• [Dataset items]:
++++++
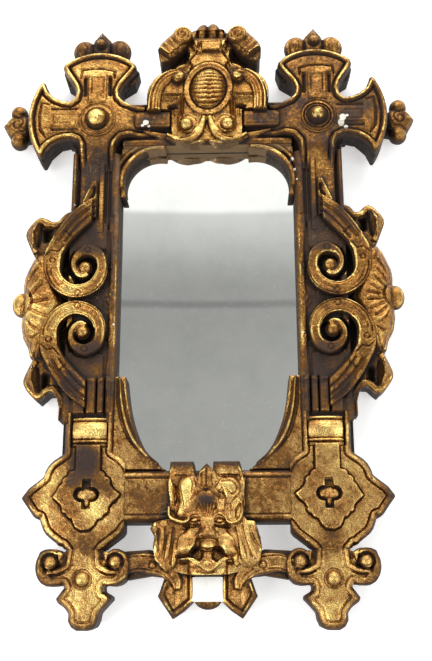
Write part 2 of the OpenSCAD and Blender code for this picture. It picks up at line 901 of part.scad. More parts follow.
// The mask's plate under the straps, with a little air
module mask_room() {
  translate([0, corner_z]) mask_outline();
}

module pendant() {
  color("khaki") relief(wall_gap, pendant_t) difference() {
    translate([0, foot_z]) {
      disc(0, -9.5, 8.5);
      box2(-9.5, 9.5, -10, 10);
    }
    translate([0, corner_z]) mask_outline();
  }
}

module label() {
  color("white") relief(pendant_t, pendant_t + label_t) translate([0, foot_z - 5])
    square([label_w, label_h], center = true);
}

// Glass, backboard and what holds them

module glass() {
  c = glass_clear;
  color("lightblue", 0.6) relief(glass_back, rebate_t)
    box2(-ledge_x + c, ledge_x - c, sight_bottom - rebate_w + c, sight_top + rebate_w - c);
}

module backboard() {
  c = glass_clear;
  color("tan") relief(board_back, glass_back)
    box2(-ledge_x + c, ledge_x - c, sight_bottom - rebate_w + c, sight_top + rebate_w - c);
}

module button_pilots() {
  for (p = button_places)
    translate([p[0], -pocket_t - 5, p[1]]) rotate([-90, 0, 0]) cylinder(h = 6, r = screw_r);
}

module button(s, i) {
  p = button_places[i];
  color("gold") side(s) translate([p[0], -button_back, p[1]]) rotate([90, 0, 0]) difference() {
    union() {
      translate([button_w - button_len, -button_w / 2, 0]) cube([button_len - button_w, button_w, button_t]);
      cylinder(h = button_t, r = button_w / 2);
      translate([button_w - button_len, 0, 0]) cylinder(h = button_t, r = button_w / 2);
    }
    translate([0, 0, -1]) cylinder(h = button_t + 2, r = screw_r + pivot_clear);
  }
}

module button_screws() {
  color("silver") both() for (p = button_places)
    translate([p[0], 0, p[1]]) rotate([90, 0, 0]) {
      translate([0, 0, button_back - 0.1 - screw_head_t]) cylinder(h = screw_head_t, r = screw_head_r);
      translate([0, 0, button_back - 0.1]) cylinder(h = pocket_t + 5 - button_back + 0.1, r = screw_r);
    }
}

// Hanging ring on its plate, behind the top rail

module hanger_notch() {
  translate([-ring_r - 5, -pocket_t, pocket_top - 1])
    cube([2 * ring_r + 10, pocket_t + 1, rail_top_z - pocket_top + 2]);
}

hanger_holes = [pivot_z - 5.5, pivot_z - 10.5];

module hanger_pilots() {
  for (z = hanger_holes)
    translate([0, -pocket_t - 4, z]) rotate([-90, 0, 0]) cylinder(h = 5, r = screw_r);
}

module hanger_plate() {
  eye_in = ring_wire_r + pivot_clear;
  eye_out = eye_in + hanger_t - 0.15;
  color("darkgray") difference() {
    union() {
      relief(pocket_t - hanger_t, pocket_t) box2(-hanger_w / 2, hanger_w / 2, pivot_z - hanger_len + 2, pivot_z);
      // the eye that the plate's strap is rolled into
      translate([-2.5, -pivot_y, pivot_z]) rotate([0, 90, 0]) cylinder(h = 5, r = eye_out);
      relief(pivot_y, pocket_t) box2(-2.5, 2.5, pivot_z - eye_out, pivot_z);
    }
    translate([-10, -pivot_y, pivot_z]) rotate([0, 90, 0]) cylinder(h = 20, r = eye_in);
    for (z = hanger_holes)
      translate([0, -pocket_t - 1, z]) rotate([-90, 0, 0]) cylinder(h = hanger_t + 2, r = screw_r);
  }
}

module hanger_ring() {
  out = ring_r + ring_wire_r;
  color("gold") translate([0, -pivot_y, pivot_z]) rotate([ring_lean, 0, 0]) {
    // the straight bar that turns in the eye
    translate([-out * 0.6, 0, 0]) rotate([0, 90, 0]) cylinder(h = out * 1.2, r = ring_wire_r);
    translate([0, 0, out]) rotate([90, 0, 0]) difference() {
      rotate_extrude() translate([out, 0]) circle(ring_wire_r, $fn = 24);
      translate([-out * 0.6, -out - 3, -3]) cube([out * 1.2, 5, 6]);
    }
  }
}

module hanger_screws() {
  color("silver") for (z = hanger_holes)
    translate([0, 0, z]) rotate([90, 0, 0]) {
      translate([0, 0, pocket_t - hanger_t - 0.8]) cylinder(h = 0.8, r = screw_head_r - 0.6);
      translate([0, 0, pocket_t - hanger_t]) cylinder(h = hanger_t + 4, r = screw_r);
    }
}

stile(-1);  // stile_left
stile(1);  // stile_right
rail_top();
rail_bottom();
spandrel_top(-1);  // spandrel_top_left
spandrel_top(1);  // spandrel_top_right
spandrel_bottom(-1);  // spandrel_bottom_left
spandrel_bottom(1);  // spandrel_bottom_right
cross(-1);  // cross_left
cross(1);  // cross_right
cross_boss(-1);  // cross_boss_left
cross_boss(1);  // cross_boss_right
finial_top(-1);  // finial_top_left
finial_top(1);  // finial_top_right
finial_side(-1);  // finial_side_left
finial_side(1);  // finial_side_right
crest_plate();
crest_cabochon();
crest_shell();
crest_ear(-1);  // crest_ear_left
crest_ear(1);  // crest_ear_right
crest_scroll(-1);  // crest_scroll_left
crest_scroll(1);  // crest_scroll_right
crest_volutes();
scroll(-1, 1);  // scroll_upper_left
scroll(1, 1);  // scroll_upper_right
scroll(-1, -1);  // scroll_lower_left
scroll(1, -1);  // scroll_lower_right
side_shell(-1);  // side_shell_left
side_shell(1);  // side_shell_right
side_strap(-1);  // side_strap_left
side_strap(1);  // side_strap_right
collar(-1);  // collar_left
collar(1);  // collar_right
corner_plate(-1);  // corner_plate_left
corner_plate(1);  // corner_plate_right
plaque(-1);  // plaque_left
plaque(1);  // plaque_right
foot(-1);  // foot_left
foot(1);  // foot_right
foot_bosses();
mask();
mask_crown();
lower_strap(-1);  // lower_strap_left
lower_strap(1);  // lower_strap_right
pendant();
label();
glass();
backboard();
button(-1, 0);  // button_upper_left
button(1, 0);  // button_upper_right
button(-1, 1);  // button_lower_left
button(1, 1);  // button_lower_right
button_screws();
hanger_plate();
hanger_ring();
hanger_screws();
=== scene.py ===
import json
import math

import bpy
import numpy as np
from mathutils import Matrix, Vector


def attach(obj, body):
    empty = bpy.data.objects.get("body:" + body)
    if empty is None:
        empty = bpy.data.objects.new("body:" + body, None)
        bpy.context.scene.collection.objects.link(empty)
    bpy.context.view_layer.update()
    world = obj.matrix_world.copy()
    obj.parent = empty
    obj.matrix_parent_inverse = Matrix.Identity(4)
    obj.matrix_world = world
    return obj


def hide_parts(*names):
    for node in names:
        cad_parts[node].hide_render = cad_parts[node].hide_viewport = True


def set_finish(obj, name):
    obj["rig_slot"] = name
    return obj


# Gilded wall mirror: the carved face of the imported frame, and its finishes.
# Outlines and heights are in millimetres: x to the right, z up, and h the height above the wall.
# MM turns them into Blender's metres.

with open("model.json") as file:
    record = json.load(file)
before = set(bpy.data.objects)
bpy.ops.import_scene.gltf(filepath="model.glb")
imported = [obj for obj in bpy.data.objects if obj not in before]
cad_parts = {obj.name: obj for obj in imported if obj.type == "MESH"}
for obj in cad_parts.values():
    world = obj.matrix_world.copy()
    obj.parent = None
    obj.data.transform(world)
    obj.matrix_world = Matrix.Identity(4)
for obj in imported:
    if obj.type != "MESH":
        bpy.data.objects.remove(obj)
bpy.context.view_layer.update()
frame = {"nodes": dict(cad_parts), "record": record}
MM = 0.001

# How finely the pieces are made: welding, spun and round faces, and the sharpest edge
# that is shaded smooth
WELD = 0.01
SPIN_STEPS = 40
BALL_FACES = (28, 16)
CREASE = 50
# A point belongs to a piece's face when its normal turns this far towards the front
FRONTWARD = -0.35

# Heights above the wall of the faces that the carvings share
SEAT = 18
CROSS = 27
CREST = 29
FOOT = 24
CORNER_FIELD = 23
MASK = 25
STRAP = 21

# Places that the carvings are drawn about
CROSS_AT = (78, -13)
SCROLL_AT = (78, -148)
CORNER_AT = (78, -279.5)
FOOT_AT = (78, -330.5)
SIGHT_HALF = 61
SIGHT_TOP = -33
SIGHT_BOTTOM = -263
# How far the crest leans for each mm above this height
LEAN = 0.045
LEAN_FOOT = -4

# Insets as (inward, up) that round the front edge of a piece of stock
SOFT_EDGE = ((0.6, 0.6), (0.9, 0.3))
# Rims as heights below a plate's top, by the distance from its outline
CROSS_RIM = ((0, 0.6, 1.4, 2.4, 3.2, 3.8, 4.2, 4.7, 5.3, 6.5),
    (-2.8, -1.1, -0.2, 0, -0.4, -1.2, -3, -3, -1.6, -1.3))
PLATE_RIM = ((0, 0.8, 1.8, 2.8, 3.6, 4.2, 4.6, 5, 5.6), (-3.6, -2, -0.8, -0.2, 0, -0.3, -1.9, -1.9, -0.8))


# Tools: each one adds a piece of stock or works on it, as by hand

def clear():
    if bpy.context.object and bpy.context.object.mode != "OBJECT":
        bpy.ops.object.mode_set(mode="OBJECT")
    bpy.ops.object.select_all(action="DESELECT")


def take(piece):
    clear()
    piece.select_set(True)
    bpy.context.view_layer.objects.active = piece


def edit(piece):
    take(piece)
    bpy.ops.object.mode_set(mode="EDIT")
    bpy.ops.mesh.select_all(action="SELECT")


def done():
    bpy.ops.object.mode_set(mode="OBJECT")
    return bpy.context.object


def rest(piece):
    """Puts a piece's place, turn and size into its mesh."""
    take(piece)
    bpy.ops.object.transform_apply(location=True, rotation=True, scale=True)
    return piece


def outward(piece):
    edit(piece)
    bpy.ops.mesh.remove_doubles(threshold=WELD * MM)
    bpy.ops.mesh.normals_make_consistent(inside=False)
    return done()


def ring(corners, filled=True):
    """A closed ring of corners, each (x, height above the wall, z) in mm, open or filled with one face."""
    clear()
    bpy.ops.mesh.primitive_circle_add(vertices=len(corners), fill_type="NGON" if filled else "NOTHING")
    piece = bpy.context.object
    for point, (x, h, z) in zip(piece.data.vertices, corners):
        point.co = (x * MM, -h * MM, z * MM)
    piece.data.update()
    return piece


def slab(points, back, front, steps=SOFT_EDGE):
    """Stock sawn to an outline of (x, z) points, its front edge shaped by insets."""
    piece = ring([(x, back, z) for x, z in points])
    away = piece.data.polygons[0].normal.y > 0
    edit(piece)
    if away:
        bpy.ops.mesh.flip_normals()
    rise = sum(up for _, up in steps)
    bpy.ops.mesh.extrude_region_move(TRANSFORM_OT_translate={"value": (0, -(front - rise - back) * MM, 0)})
    for inward, up in steps:
        bpy.ops.mesh.inset(thickness=inward * MM, depth=up * MM, use_even_offset=False)
    done()
    return outward(piece)


def planed(corners, along):
    """Stock of one section drawn out along a line, given in mm."""
    piece = ring(corners)
    edit(piece)
    bpy.ops.mesh.extrude_region_move(TRANSFORM_OT_translate={"value": [c * MM for c in along]})
    done()
    return outward(piece)


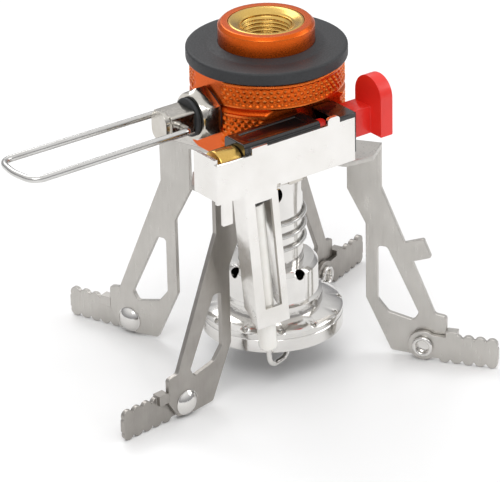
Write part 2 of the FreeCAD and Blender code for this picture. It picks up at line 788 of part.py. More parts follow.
++++++
• [The task]: Set down verbatim only the lines between the start of the data above and the line with "hanger_holes = [pivot_z", both boundaries included.

• [Task solution]:
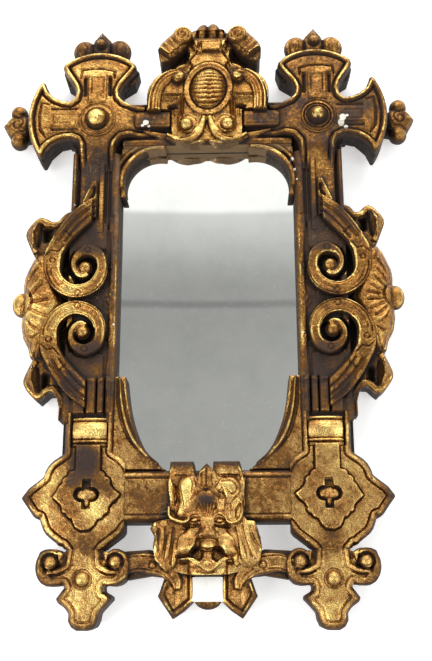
Write part 2 of the OpenSCAD and Blender code for this picture. It picks up at line 901 of part.scad. More parts follow.
// The mask's plate under the straps, with a little air
module mask_room() {
  translate([0, corner_z]) mask_outline();
}

module pendant() {
  color("khaki") relief(wall_gap, pendant_t) difference() {
    translate([0, foot_z]) {
      disc(0, -9.5, 8.5);
      box2(-9.5, 9.5, -10, 10);
    }
    translate([0, corner_z]) mask_outline();
  }
}

module label() {
  color("white") relief(pendant_t, pendant_t + label_t) translate([0, foot_z - 5])
    square([label_w, label_h], center = true);
}

// Glass, backboard and what holds them

module glass() {
  c = glass_clear;
  color("lightblue", 0.6) relief(glass_back, rebate_t)
    box2(-ledge_x + c, ledge_x - c, sight_bottom - rebate_w + c, sight_top + rebate_w - c);
}

module backboard() {
  c = glass_clear;
  color("tan") relief(board_back, glass_back)
    box2(-ledge_x + c, ledge_x - c, sight_bottom - rebate_w + c, sight_top + rebate_w - c);
}

module button_pilots() {
  for (p = button_places)
    translate([p[0], -pocket_t - 5, p[1]]) rotate([-90, 0, 0]) cylinder(h = 6, r = screw_r);
}

module button(s, i) {
  p = button_places[i];
  color("gold") side(s) translate([p[0], -button_back, p[1]]) rotate([90, 0, 0]) difference() {
    union() {
      translate([button_w - button_len, -button_w / 2, 0]) cube([button_len - button_w, button_w, button_t]);
      cylinder(h = button_t, r = button_w / 2);
      translate([button_w - button_len, 0, 0]) cylinder(h = button_t, r = button_w / 2);
    }
    translate([0, 0, -1]) cylinder(h = button_t + 2, r = screw_r + pivot_clear);
  }
}

module button_screws() {
  color("silver") both() for (p = button_places)
    translate([p[0], 0, p[1]]) rotate([90, 0, 0]) {
      translate([0, 0, button_back - 0.1 - screw_head_t]) cylinder(h = screw_head_t, r = screw_head_r);
      translate([0, 0, button_back - 0.1]) cylinder(h = pocket_t + 5 - button_back + 0.1, r = screw_r);
    }
}

// Hanging ring on its plate, behind the top rail

module hanger_notch() {
  translate([-ring_r - 5, -pocket_t, pocket_top - 1])
    cube([2 * ring_r + 10, pocket_t + 1, rail_top_z - pocket_top + 2]);
}

hanger_holes = [pivot_z - 5.5, pivot_z - 10.5];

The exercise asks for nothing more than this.